The announcement, carried on the official Saudi Press Agency caught diplomats in Riyadh off guard. Both the Saudi and Canadian ambassadors were away on leave when it was made.

It was not immediately clear what effect, if any, the ban on new trade would have on existing annual Saudi-Canadian trade of nearly $4 billion and on a $13 billion defense contract.

A spokeswoman for the Canadian Foreign Ministry said Canada was “seriously concerned” about Saudi Arabia’s decision, but standing its ground on human rights comments.

“Canada will always stand up for the protection of human rights, very much including women’s rights, and freedom of expression around the world,” said spokeswoman Marie-Pier Baril.

On Friday, Canada had expressed concern over the arrests of activists in Saudi Arabia, including prominent women’s rights campaigner Samar Badawi.

“We urge the Saudi authorities to immediately release them and all other peaceful human rights activists,” Global Affairs Canada said on its Twitter feed.

Riyadh said that amounted to “a blatant interference in the Kingdom’s domestic affairs, against basic international norms and all international protocols”.

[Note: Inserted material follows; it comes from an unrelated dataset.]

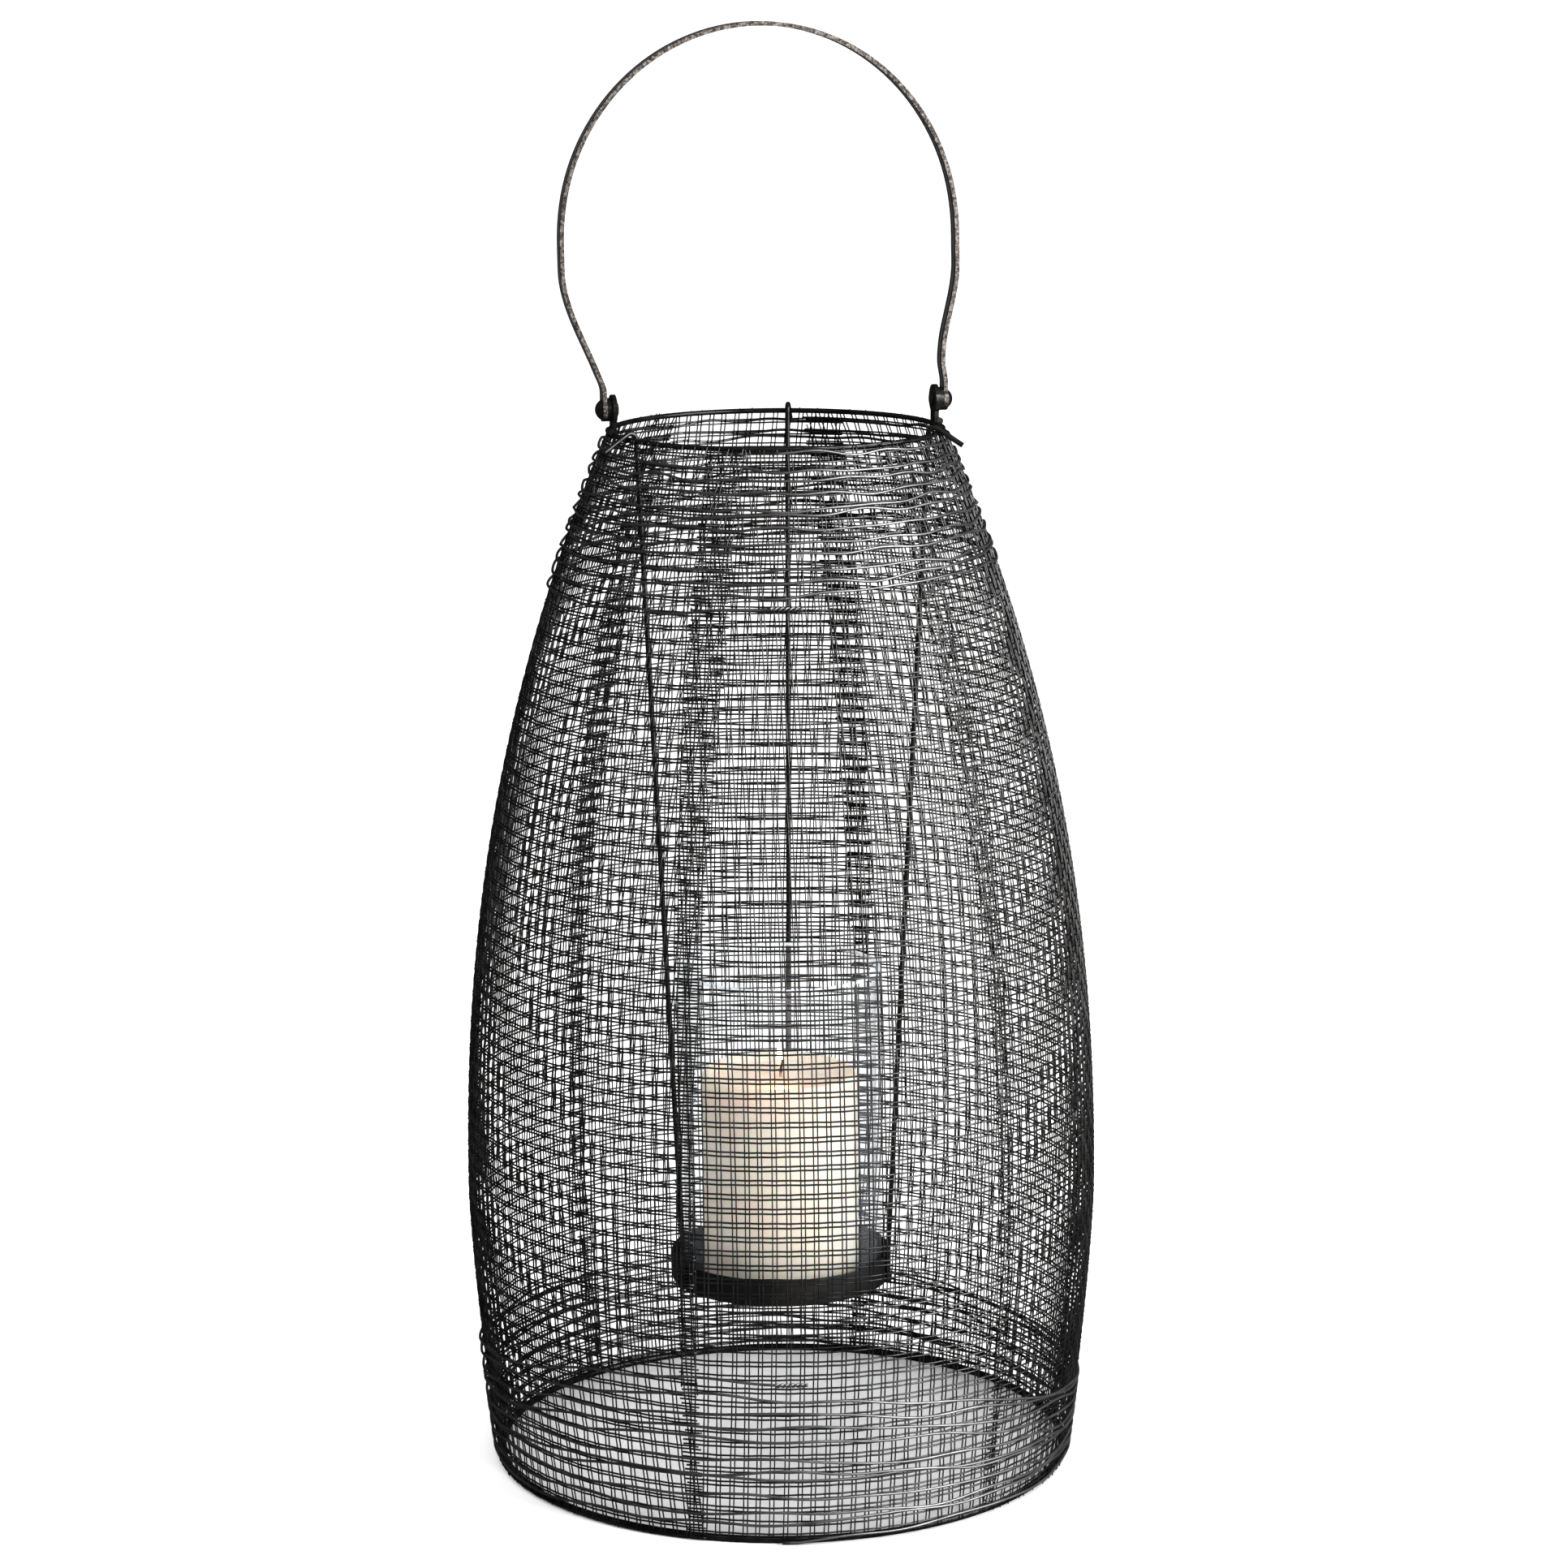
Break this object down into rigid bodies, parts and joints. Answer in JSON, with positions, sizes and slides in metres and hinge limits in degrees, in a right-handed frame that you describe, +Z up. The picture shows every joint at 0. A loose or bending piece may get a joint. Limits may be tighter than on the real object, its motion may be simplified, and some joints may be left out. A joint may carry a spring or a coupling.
{
  "type": "candle lantern",
  "caption": "Tall barrel-shaped candle lantern of dark woven wire mesh with an arched strap handle, a hanging tray, a clear glass chimney and a pillar candle.",
  "frame": {"origin": "centre of the base ring on the floor it stands on", "axes": "+Z up along the lantern's axis, +X along the handle's pivot line towards the right ear, -Y towards the front"},
  "size_m": [0.3064, 0.3058, 0.6934],
  "materials": {
    "mesh_wire": "dark oxidised wire, satin",
    "wrap_wire": "dark annealed wire, satin",
    "hoop_rod": "black coated rod, satin",
    "hanger_rod": "black coated rod, satin",
    "tray_sheet": "black coated sheet, satin",
    "chimney_glass": "clear polished glass",
    "wax": "ivory wax, soft sheen",
    "wick_cotton": "charred cotton",
    "strap": "dark bronze-grey strap, satin",
    "pivot_hardware": "black coated steel, satin"
  },
  "bodies": {
    "body": {"top_ring": "hoop_rod", "base_ring": "hoop_rod", "mesh_panel_1": "mesh_wire", "mesh_panel_2": "mesh_wire", "mesh_panel_3": "mesh_wire", "mesh_panel_4": "mesh_wire", "mesh_panel_5": "mesh_wire", "mesh_panel_6": "mesh_wire", "top_wrap_wire": "wrap_wire", "bottom_wrap_wire": "wrap_wire", "ear_right": "pivot_hardware", "rivet_right": "pivot_hardware", "washer_right": "pivot_hardware", "ear_left": "pivot_hardware", "rivet_left": "pivot_hardware", "washer_left": "pivot_hardware"},
    "handle": {"handle_strap": "strap"},
    "tray": {"candle_tray": "tray_sheet", "hanger_rod_1": "hanger_rod", "hanger_rod_2": "hanger_rod", "hanger_rod_3": "hanger_rod"},
    "chimney": {"glass_chimney": "chimney_glass"},
    "candle": {"candle": "wax", "wick": "wick_cotton"}
  },
  "joints": [
    {"name": "handle_swing", "type": "hinge", "parent": "body", "child": "handle", "pos_m": [0, 0, 0.515], "axis": [1, 0, 0], "range_deg": [-110, 110]},
    {"name": "tray_lift", "type": "slide", "parent": "body", "child": "tray", "axis": [0, 0, 1], "range_m": [0, 0.425]},
    {"name": "chimney_lift", "type": "slide", "parent": "tray", "child": "chimney", "axis": [0, 0, 1], "range_m": [0, 0.42]},
    {"name": "candle_lift", "type": "slide", "parent": "tray", "child": "candle", "axis": [0, 0, 1], "range_m": [0, 0.42]}
  ]
}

“It is quite unfortunate to see the phrase ‘immediate release’ in the Canadian statement, which is a reprehensible and unacceptable use of language between sovereign states.”

The kingdom will suspend educational exchange programs with Canada and move Saudi scholarship recipients to other countries, Saudi-owned Al Arabiya reported on Monday. Neighbors and allies Bahrain and the United Arab Emirates said they stood with Riyadh, although they did not announce similar measures.

LIMITS TO REFORM

Crown Prince Mohammed, as heir to the throne, is in line to become the first Saudi king from a new generation after a succession of six brothers dating to 1953. He has ambitions to diversify the economy from oil exports and ease some social restrictions. But his reforms include no changes that would liberalize a political system that allows no public dissent.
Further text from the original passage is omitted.